Data shown:
----
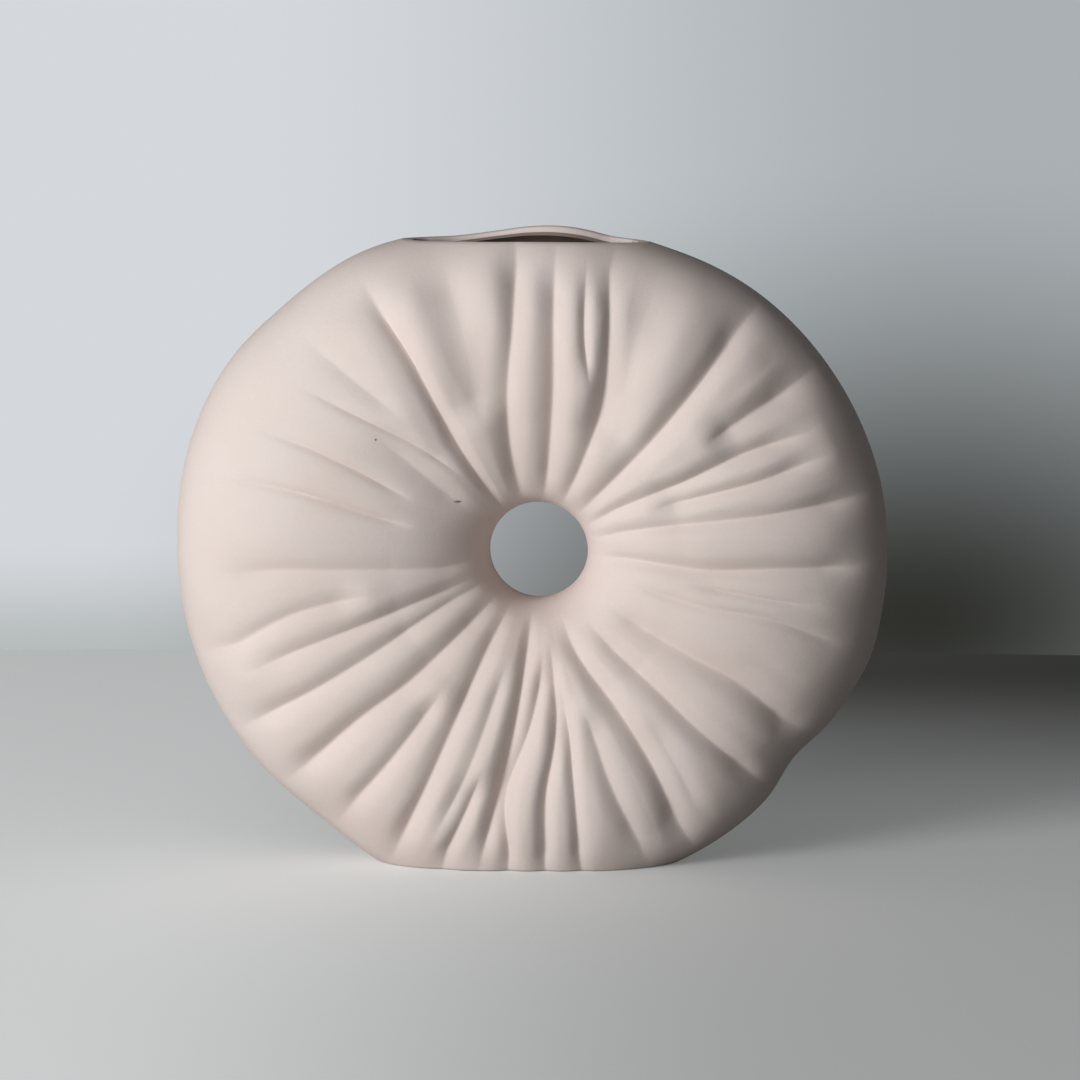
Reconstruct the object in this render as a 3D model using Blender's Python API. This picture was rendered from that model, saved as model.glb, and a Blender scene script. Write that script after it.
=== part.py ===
"""A donut vase of matt ceramic, pressed into pleats that run out from the hole.

The hole's axis lies along Y and the vase stands on Z = 0, with its photographed face towards -Y.
Lengths are in millimetres until an object's mesh is written, and angles run clockwise from the
top as seen from the front.
"""

from math import tau

import bmesh
import bpy
import numpy as np

MM = 0.001

# Driving dimensions
REACH = 147.0
HALF_DEPTH = 48.5
CREST_RADIUS = 85.0
THROAT_RADIUS = 20.8
COLLAR_RADIUS = 27.0
WALL = 5.5
FOOT_CUT = 13.5
MOUTH_CUT = 15.3
MOUTH_MIDDLE = 2.0
MOUTH_DEPTH = 30.0
LIP_SLOPE = -0.010
LIP_WIDTH = 5.5
LIP_END = 7.0
BASE_THICKNESS = 6.0
GAP = 0.3
BASE_CLEARANCE = 0.45

# The table cuts the ring off at the foot, and the mouth is cut level with it at the top
HOLE_HEIGHT = REACH - FOOT_CUT
MOUTH_HEIGHT = HOLE_HEIGHT + REACH - MOUTH_CUT

# How round the section is on the way to the throat and on the way to the rim, where 2 is an ellipse
THROAT_ROUNDNESS = 2.2
RIM_ROUNDNESS = 2.1

# How far each half's lip rises above a straight mouth, where it peaks and how far out it reaches
FRONT_LIP_RISE = 0.8
FRONT_LIP_PEAK = 0.0
FRONT_LIP_REACH = 44.0
BACK_LIP_RISE = 4.1
BACK_LIP_PEAK = 5.5
BACK_LIP_REACH = 32.0

# The length that 1 stands for in the tables of the outline and of the creases
TABLE_UNIT = 1.0

# How far the outline stands out from REACH at each angle
OUTLINE = (
    (0, -7.5),
    (20, -7.9),
    (40, -3.9),
    (60, -1.3),
    (80, 0.7),
    (100, 0.8),
    (107, 1.9),
    (114, -0.8),
    (122, -3.0),
    (129, -6.0),
    (138, -2.0),
    (157, 0.2),
    (180, 1.5),
    (204, 4.4),
    (219, 1.6),
    (232, 4.0),
    (250, 6.0),
    (270, 7.0),
    (290, 7.9),
    (302, 6.5),
    (312, 3.1),
    (330, -0.4),
    (342, -5.2),
    (360, -7.5),
)

# The creases between the pleats. Each row gives the crease's angle at the four stations, the
# shares of the way from throat to rim where it starts and ends, its depth and its half width.
STATIONS = (0.12, 0.36, 0.60, 0.84)
CREASES = (
    (7.1, 6.1, 4.5, 3.5, 0.00, 0.92, 5.5, 9.0),
    (20.5, 18.7, 12.3, 9.5, 0.43, 0.88, 2.6, 4.0),
    (25.4, 23.2, 18.4, 14.2, 0.00, 0.93, 5.0, 8.0),
    (36.0, 33.0, 26.0, 19.8, 0.28, 0.90, 3.4, 9.0),
    (43.5, 43.3, 42.3, 40.9, 0.00, 0.99, 6.0, 8.0),
    (47.0, 50.0, 52.0, 52.0, 0.46, 0.90, 1.4, 7.0),
    (50.5, 54.5, 56.5, 57.9, 0.46, 1.00, 4.2, 8.0),
    (57.5, 60.8, 61.8, 64.3, 0.00, 0.78, 5.0, 7.0),
    (63.5, 67.1, 69.4, 69.6, 0.22, 0.90, 4.2, 6.0),
    (71.8, 75.6, 77.8, 78.6, 0.00, 1.00, 4.2, 7.0),
    (89.0, 92.0, 91.2, 91.0, 0.00, 0.98, 4.2, 7.0),
    (96.0, 97.0, 98.1, 98.2, 0.25, 0.86, 2.2, 3.5),
    (106.0, 105.3, 102.6, 104.8, 0.15, 0.94, 2.2, 6.0),
    (116.0, 116.0, 117.0, 117.5, 0.55, 0.94, 1.8, 8.0),
    (122.5, 121.3, 120.5, 123.0, 0.10, 1.00, 5.2, 9.0),
    (140.3, 136.8, 135.8, 135.2, 0.08, 1.00, 5.0, 8.0),
    (150.0, 145.5, 143.8, 148.3, 0.45, 0.90, 1.6, 8.0),
    (157.5, 151.4, 150.3, 151.9, 0.04, 1.00, 5.4, 8.0),
    (164.5, 161.8, 161.4, 160.2, 0.32, 0.98, 3.6, 8.0),
    (169.8, 168.8, 170.3, 171.8, 0.22, 1.00, 3.6, 5.0),
    (170.8, 172.6, 177.3, 178.4, 0.10, 1.00, 4.4, 6.0),
    (175.4, 181.5, 187.0, 185.2, 0.12, 1.00, 4.2, 6.0),
    (185.5, 187.0, 188.9, 190.3, 0.00, 0.94, 5.0, 7.0),
    (192.5, 193.5, 194.7, 196.8, 0.52, 1.00, 3.4, 6.0),
    (196.0, 196.8, 198.2, 200.5, 0.16, 0.86, 2.6, 7.0),
    (208.6, 206.8, 205.9, 205.6, 0.00, 1.00, 4.8, 8.0),
    (218.5, 215.8, 215.8, 216.6, 0.34, 1.00, 4.4, 8.0),
    (225.6, 226.0, 227.9, 227.8, 0.00, 1.00, 6.0, 9.0),
    (243.6, 240.8, 239.7, 239.6, 0.00, 1.00, 5.0, 8.0),
    (251.0, 250.0, 249.5, 248.5, 0.03, 0.88, 4.0, 7.0),
    (259.0, 259.0, 258.1, 254.0, 0.36, 1.00, 3.2, 7.0),
    (265.3, 267.4, 268.1, 267.6, 0.00, 0.88, 3.4, 8.0),
    (286.7, 286.7, 286.8, 284.9, 0.22, 0.84, 2.6, 4.5),
    (298.5, 298.4, 297.8, 295.0, 0.26, 0.82, 2.0, 4.5),
    (307.0, 308.8, 308.0, 305.0, 0.08, 0.56, 2.2, 10.0),
    (317.0, 315.0, 309.5, 305.9, 0.34, 0.86, 1.8, 4.5),
    (319.5, 319.0, 316.3, 314.0, 0.46, 0.92, 1.6, 7.0),
    (325.6, 327.3, 328.8, 328.1, 0.00, 0.95, 5.2, 7.0),
    (335.0, 339.2, 342.3, 342.5, 0.34, 0.95, 3.4, 9.0),
    (346.2, 350.0, 354.1, 356.1, 0.00, 0.94, 5.5, 8.0),
)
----
Repeat the data exactly. Leave nothing out.

Final result:
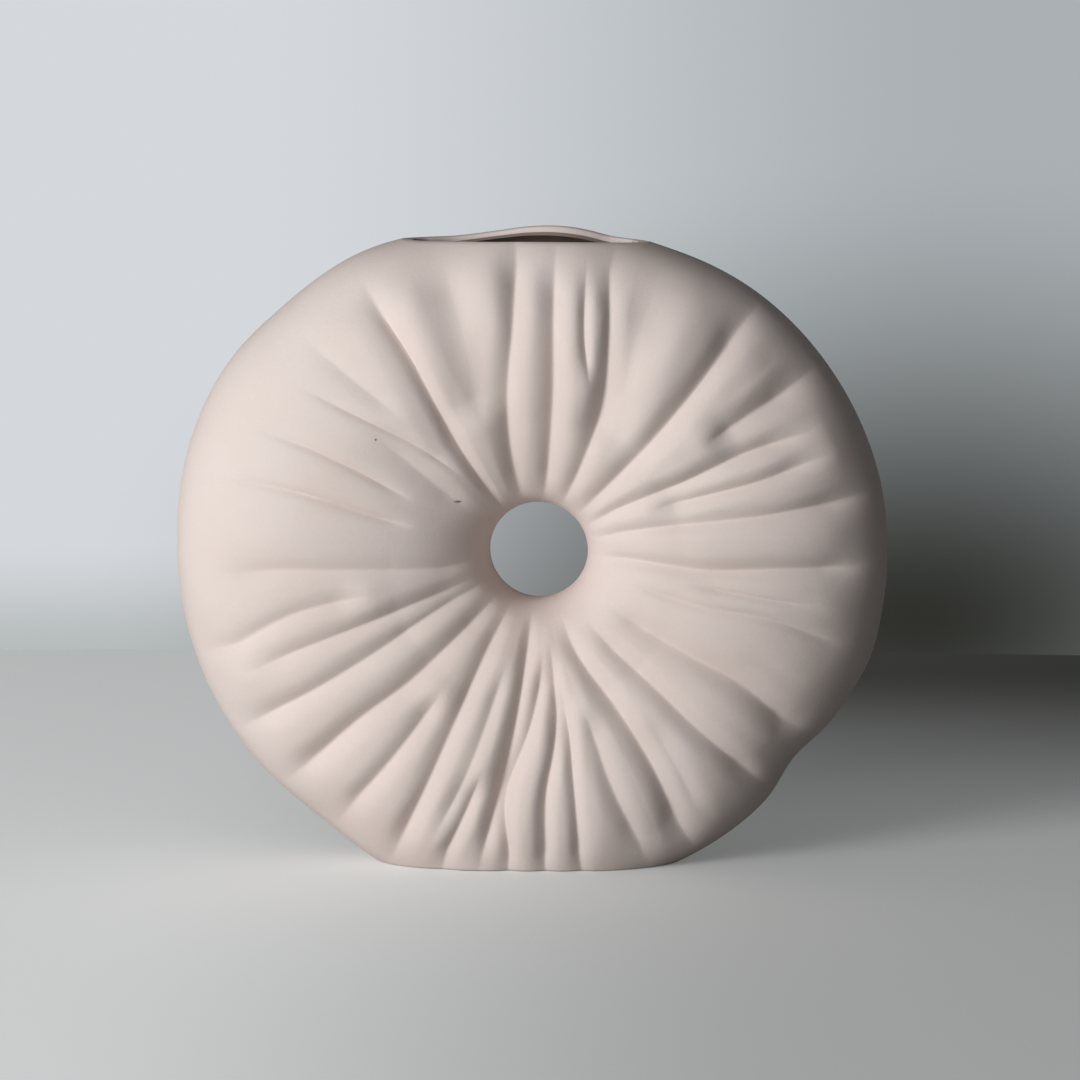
Reconstruct the object in this render as a 3D model using Blender's Python API. This picture was rendered from that model, saved as model.glb, and a Blender scene script. Write that script after it.
=== part.py ===
"""A donut vase of matt ceramic, pressed into pleats that run out from the hole.

The hole's axis lies along Y and the vase stands on Z = 0, with its photographed face towards -Y.
Lengths are in millimetres until an object's mesh is written, and angles run clockwise from the
top as seen from the front.
"""

from math import tau

import bmesh
import bpy
import numpy as np

MM = 0.001

# Driving dimensions
REACH = 147.0
HALF_DEPTH = 48.5
CREST_RADIUS = 85.0
THROAT_RADIUS = 20.8
COLLAR_RADIUS = 27.0
WALL = 5.5
FOOT_CUT = 13.5
MOUTH_CUT = 15.3
MOUTH_MIDDLE = 2.0
MOUTH_DEPTH = 30.0
LIP_SLOPE = -0.010
LIP_WIDTH = 5.5
LIP_END = 7.0
BASE_THICKNESS = 6.0
GAP = 0.3
BASE_CLEARANCE = 0.45

# The table cuts the ring off at the foot, and the mouth is cut level with it at the top
HOLE_HEIGHT = REACH - FOOT_CUT
MOUTH_HEIGHT = HOLE_HEIGHT + REACH - MOUTH_CUT

# How round the section is on the way to the throat and on the way to the rim, where 2 is an ellipse
THROAT_ROUNDNESS = 2.2
RIM_ROUNDNESS = 2.1

# How far each half's lip rises above a straight mouth, where it peaks and how far out it reaches
FRONT_LIP_RISE = 0.8
FRONT_LIP_PEAK = 0.0
FRONT_LIP_REACH = 44.0
BACK_LIP_RISE = 4.1
BACK_LIP_PEAK = 5.5
BACK_LIP_REACH = 32.0

# The length that 1 stands for in the tables of the outline and of the creases
TABLE_UNIT = 1.0

# How far the outline stands out from REACH at each angle
OUTLINE = (
    (0, -7.5),
    (20, -7.9),
    (40, -3.9),
    (60, -1.3),
    (80, 0.7),
    (100, 0.8),
    (107, 1.9),
    (114, -0.8),
    (122, -3.0),
    (129, -6.0),
    (138, -2.0),
    (157, 0.2),
    (180, 1.5),
    (204, 4.4),
    (219, 1.6),
    (232, 4.0),
    (250, 6.0),
    (270, 7.0),
    (290, 7.9),
    (302, 6.5),
    (312, 3.1),
    (330, -0.4),
    (342, -5.2),
    (360, -7.5),
)

# The creases between the pleats. Each row gives the crease's angle at the four stations, the
# shares of the way from throat to rim where it starts and ends, its depth and its half width.
STATIONS = (0.12, 0.36, 0.60, 0.84)
CREASES = (
    (7.1, 6.1, 4.5, 3.5, 0.00, 0.92, 5.5, 9.0),
    (20.5, 18.7, 12.3, 9.5, 0.43, 0.88, 2.6, 4.0),
    (25.4, 23.2, 18.4, 14.2, 0.00, 0.93, 5.0, 8.0),
    (36.0, 33.0, 26.0, 19.8, 0.28, 0.90, 3.4, 9.0),
    (43.5, 43.3, 42.3, 40.9, 0.00, 0.99, 6.0, 8.0),
    (47.0, 50.0, 52.0, 52.0, 0.46, 0.90, 1.4, 7.0),
    (50.5, 54.5, 56.5, 57.9, 0.46, 1.00, 4.2, 8.0),
    (57.5, 60.8, 61.8, 64.3, 0.00, 0.78, 5.0, 7.0),
    (63.5, 67.1, 69.4, 69.6, 0.22, 0.90, 4.2, 6.0),
    (71.8, 75.6, 77.8, 78.6, 0.00, 1.00, 4.2, 7.0),
    (89.0, 92.0, 91.2, 91.0, 0.00, 0.98, 4.2, 7.0),
    (96.0, 97.0, 98.1, 98.2, 0.25, 0.86, 2.2, 3.5),
    (106.0, 105.3, 102.6, 104.8, 0.15, 0.94, 2.2, 6.0),
    (116.0, 116.0, 117.0, 117.5, 0.55, 0.94, 1.8, 8.0),
    (122.5, 121.3, 120.5, 123.0, 0.10, 1.00, 5.2, 9.0),
    (140.3, 136.8, 135.8, 135.2, 0.08, 1.00, 5.0, 8.0),
    (150.0, 145.5, 143.8, 148.3, 0.45, 0.90, 1.6, 8.0),
    (157.5, 151.4, 150.3, 151.9, 0.04, 1.00, 5.4, 8.0),
    (164.5, 161.8, 161.4, 160.2, 0.32, 0.98, 3.6, 8.0),
    (169.8, 168.8, 170.3, 171.8, 0.22, 1.00, 3.6, 5.0),
    (170.8, 172.6, 177.3, 178.4, 0.10, 1.00, 4.4, 6.0),
    (175.4, 181.5, 187.0, 185.2, 0.12, 1.00, 4.2, 6.0),
    (185.5, 187.0, 188.9, 190.3, 0.00, 0.94, 5.0, 7.0),
    (192.5, 193.5, 194.7, 196.8, 0.52, 1.00, 3.4, 6.0),
    (196.0, 196.8, 198.2, 200.5, 0.16, 0.86, 2.6, 7.0),
    (208.6, 206.8, 205.9, 205.6, 0.00, 1.00, 4.8, 8.0),
    (218.5, 215.8, 215.8, 216.6, 0.34, 1.00, 4.4, 8.0),
    (225.6, 226.0, 227.9, 227.8, 0.00, 1.00, 6.0, 9.0),
    (243.6, 240.8, 239.7, 239.6, 0.00, 1.00, 5.0, 8.0),
    (251.0, 250.0, 249.5, 248.5, 0.03, 0.88, 4.0, 7.0),
    (259.0, 259.0, 258.1, 254.0, 0.36, 1.00, 3.2, 7.0),
    (265.3, 267.4, 268.1, 267.6, 0.00, 0.88, 3.4, 8.0),
    (286.7, 286.7, 286.8, 284.9, 0.22, 0.84, 2.6, 4.5),
    (298.5, 298.4, 297.8, 295.0, 0.26, 0.82, 2.0, 4.5),
    (307.0, 308.8, 308.0, 305.0, 0.08, 0.56, 2.2, 10.0),
    (317.0, 315.0, 309.5, 305.9, 0.34, 0.86, 1.8, 4.5),
    (319.5, 319.0, 316.3, 314.0, 0.46, 0.92, 1.6, 7.0),
    (325.6, 327.3, 328.8, 328.1, 0.00, 0.95, 5.2, 7.0),
    (335.0, 339.2, 342.3, 342.5, 0.34, 0.95, 3.4, 9.0),
    (346.2, 350.0, 354.1, 356.1, 0.00, 0.94, 5.5, 8.0),
)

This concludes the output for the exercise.